Dans ce contexte, la défense des droits devient nécessairement une cause collective. La riposte aux pourvoyeurs de besogne, tentés de n’en confier qu’aux plus jeunes, aux plus valides et aux moins coûteux, ne peut être assurée que par des fronts communs, des communautés d’intérêts, et tout le mouvement syndical est parti de là.
La conversion de la notion de travail en celle d’emploi a considérablement modifié la donne. La loi de l’offre et de la demande rétrécit considérablement le choix de la fonction exercée, et vide de son sens la notion de vocation, si longtemps associée à l’orientation professionnelle. Une diminution de l’offre réduit en proportion la définition de la demande. Comme l’emploi est nécessaire à la survie, il est survinvesti par le besoin matériel et peu à peu vidé de son contenu immatériel. On est d’autant plus revendicateur que l’on a déjà le sentiment d’avoir sacrifié l’essentiel : pourquoi me refuse-t-on un travail à propos duquel j’ai renoncé à toute exigence ? La crise actuelle trouve l’une de ses sources dans ce malaise.
Il y e a d’autres, bien entendu. L’évolution de la technologie, qui rend d’innombrables interventions humaines inutiles. L’accession à ce que l’on appelle si cyniquement le marché du travail de populations qui en avaient été exclues, les femmes en particulier. Le recours à une main d’œuvre étrangère dont la descendance ne peut plus être absorbée. Le monde actuel craque de partout en raison de ces données nouvelles, qu’aucune instance ne parvient plus à organiser.
À cela s’ajoute la disparition des solidarités ancestrales : les familles ne veulent ou ne peuvent plus compenser le manque de ressources des sans-emploi. Les enfants qui retardent leur émancipation de la sphère parentale sont de plus en plus perçus comme des fardeaux. D’autant que l’égoïsme des aînés, au temps des vaches grasses, encouragé par la société de consommation. On a poussé vers la retraite des têtes grises qui y ont pris goût : l’Occidental aborde le dernier tiers de son existence avec une mentalité de rentier. L’horizon de la classe moyenne d’Europe du Nord est le repos réputé bien mérité sur la Costa Brava ou dans les Alpes Maritimes. Il n’est pas question que ceux qui n’ont vécu depuis vingt ans que dans cette perspective en fassent leur deuil. C’est tout le problème du prolongement du temps de travail…
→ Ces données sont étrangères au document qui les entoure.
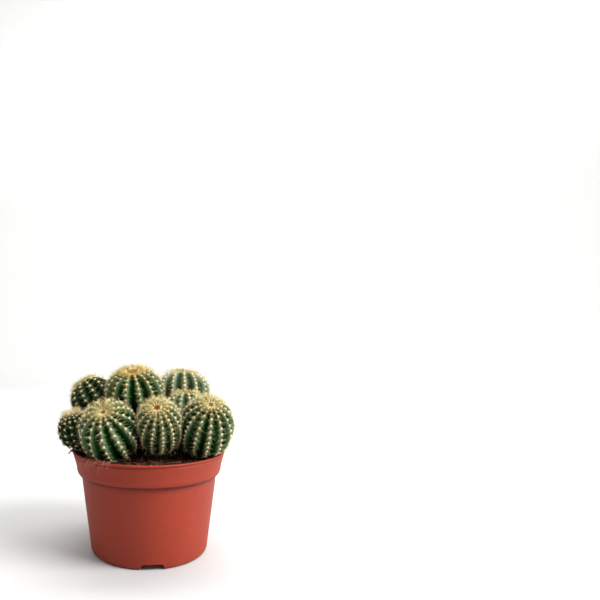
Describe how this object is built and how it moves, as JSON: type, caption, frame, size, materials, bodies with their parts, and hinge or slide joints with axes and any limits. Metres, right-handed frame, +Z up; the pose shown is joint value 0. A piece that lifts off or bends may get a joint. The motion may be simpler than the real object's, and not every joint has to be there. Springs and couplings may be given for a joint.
{
  "type": "potted eriocactus warasii",
  "caption": "Clump of ribbed globe cactus heads with straw-coloured spines and golden woolly crowns, growing in soil in a round plastic nursery pot that stands on its foot ring.",
  "frame": {"origin": "centre of the pot's underside, on its axis and on the plane that it stands on", "axes": "+Z up along the pot's axis; -Y is the front, the side that the picture shows; +X is to the right of that view"},
  "size_m": [0.1417, 0.1292, 0.1458],
  "materials": {
    "pot_plastic": "terracotta-red polypropylene with a fine matt grain and small dark specks",
    "potting_soil": "dark peaty compost with brown fibres and grit, dry",
    "cactus_flesh": "dark green skin with a grey-green bloom, cream areoles and straw-coloured spines",
    "crown_wool": "golden-cream wool and young spines, ochre at the middle"
  },
  "bodies": {
    "root": {"pot": "pot_plastic", "soil": "potting_soil", "head_front_left": "cactus_flesh", "head_front_centre": "cactus_flesh", "head_front_right": "cactus_flesh", "head_far_left": "cactus_flesh", "head_back_left": "cactus_flesh", "head_back_centre": "cactus_flesh", "head_back_right": "cactus_flesh", "head_mid_right": "cactus_flesh", "head_rear_right": "cactus_flesh", "head_rear_left": "cactus_flesh", "crown_front_left": "crown_wool", "crown_front_centre": "crown_wool", "crown_front_right": "crown_wool", "crown_far_left": "crown_wool", "crown_back_left": "crown_wool", "crown_back_centre": "crown_wool", "crown_back_right": "crown_wool", "crown_mid_right": "crown_wool", "crown_rear_right": "crown_wool", "crown_rear_left": "crown_wool"}
  },
  "joints": []
}
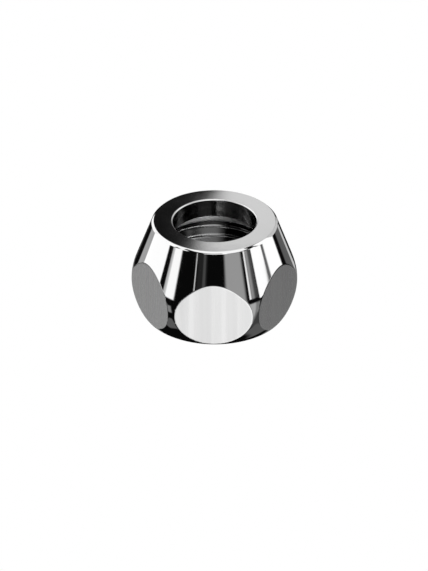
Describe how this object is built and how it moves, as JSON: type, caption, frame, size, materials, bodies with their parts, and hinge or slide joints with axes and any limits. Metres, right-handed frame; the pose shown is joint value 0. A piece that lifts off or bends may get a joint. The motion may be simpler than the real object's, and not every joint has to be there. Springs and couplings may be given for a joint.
{
  "type": "compression nut",
  "caption": "Hexagon compression nut with a turned crown, a plain pipe bore, a conical seat and an internal pipe thread.",
  "frame": {"origin": "centre of the flat ring that the nut stands on, at its threaded end", "axes": "+Z along the bore towards the crown's flat top face; +X through a corner of the hexagon, +Y through the middle of a flat"},
  "size_m": [0.0282, 0.025, 0.017],
  "materials": {
    "nut": "bright chrome plate over turned brass, satin on the hexagon's flats"
  },
  "bodies": {
    "root": {"nut": "nut"}
  },
  "joints": []
}
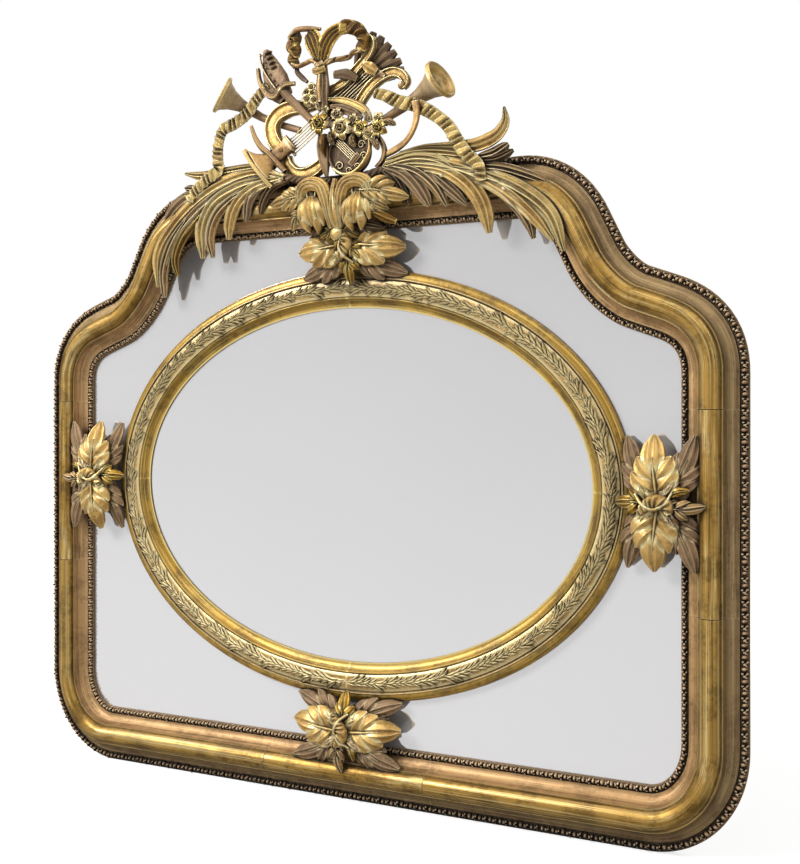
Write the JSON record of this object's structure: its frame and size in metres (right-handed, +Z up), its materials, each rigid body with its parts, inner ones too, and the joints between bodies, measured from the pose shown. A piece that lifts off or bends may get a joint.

Car le grand paradoxe d’aujourd’hui est que tout le monde revendique un emploi dont il espère être soulagé au plus vite. C’est, d’une certaine manière, bon signe. Somerset Maugham, cité par Simon Leys dans son florilège « Les Idées des autres » (Plon), disait qu' »Il n’y a que les gens stupides qui travaillent car, quand ils ne travaillent pas, ils ne savent que faire d’eux-mêmes ». Eh bien, il faut conclure des usages actuels que les gens sont devenus de moins en moins stupides. Ils ont sans doute compris, comme le prétend Raoul Vaneigem compilé par le même pêcheur de perles, que « le travail est encore ce que les gens ont inventé de meilleur pour ne rien faire de leur vie ». D’ailleurs, à en croire Tristan Bernard, il est bon de se souvenir que « le travail n’est pas fait pour l’homme, puisque le travail le fatigue. »
Il n’empêche que ce travail si peu propice au bonheur, surtout dans l’état où il se trouve aujourd’hui, accablant, humiliant, aliénant, devient hélas de plus en plus incontournable. Servitude imposée, de moins en moins consentie, il se paie le luxe, de surcroît, d’être devenu une denrée rare. Une chose est certaine : plus personne n’oserait imaginer de nos jours une cohorte de nains se rendant à la mine d’un pas décidé, en sifflant leur joie d’être d’allègres travailleurs.